Breakthrough in hybrid species science
Computational biologist Professor Murray Cox and molecular biologist Dr Austen Ganley led the research that analysed what happens when a new species is formed. Their findings were published today in the Public Library of Science online journal, PLoS Genetics.
"When two very different species suddenly merge together, a new species is created instantaneously that contains two different sets of machinery, or RNA (Ribonucleic acid) as it's known," Professor Cox says. "Some parts of this machinery won't work together, so we asked the question, how does this hybrid survive?"
Professor Cox says hybrids are surprisingly common and can be seen in the cotton used to make bed-sheets, the wheat in bread and in New Zealand alpine plants.

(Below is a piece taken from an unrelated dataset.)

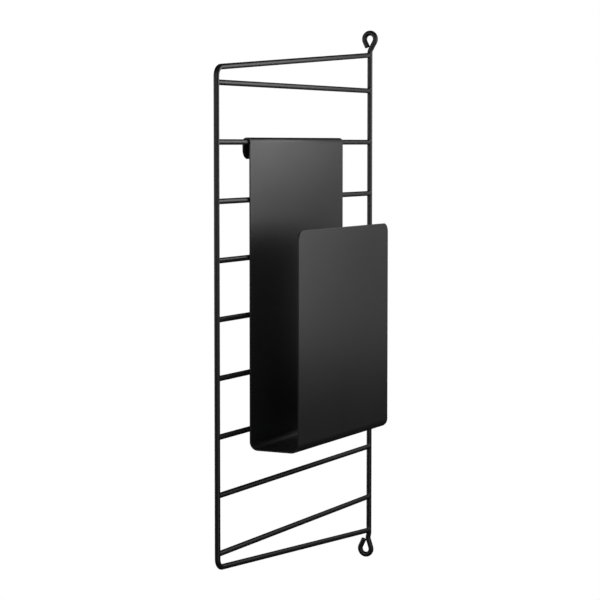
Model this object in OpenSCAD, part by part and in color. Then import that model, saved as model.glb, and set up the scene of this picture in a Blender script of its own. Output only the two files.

His team used advanced computational biology methods to sequence and analyse hundreds of millions of RNA copies of a fungus found in grass. "This particularly fungus [epichloe endophyte] is one of the good guys," he says. "The plant gives the fungus a place to live, and the fungus produces chemicals that kill insects that try to eat the grass. This hidden relationship is a key reason for the success of New Zealand's multibillion dollar dairy industry."
Professor Cox was amazed to find that the RNA levels in the grass fungus were almost identical to the patterns found in cotton – the only other hybrid species that has undergone similar analysis.
"These species are radically different, for starters, one is a plant, the other is a fungus," he says. "Therefore we realised we had identified universal rules that dictate how gene expression has to behave in order for hybrid species to control their two sets of machinery [RNA], regardless of what exact species those hybrids are."
These genetic rules revealed that the hybrid's genes mimic one parent or the other. "The RNA levels showed one copy effectively gets turned off. It's not simply an average of what its parents have. This pattern occurs in both fungi and plants—in other words, there are universal rules that control gene expression levels in hybrids across the tree of life."
It is this final point that has generated the greatest interest in the scientific community and earned Professor Cox's research a place in the PLOS Genetics publication.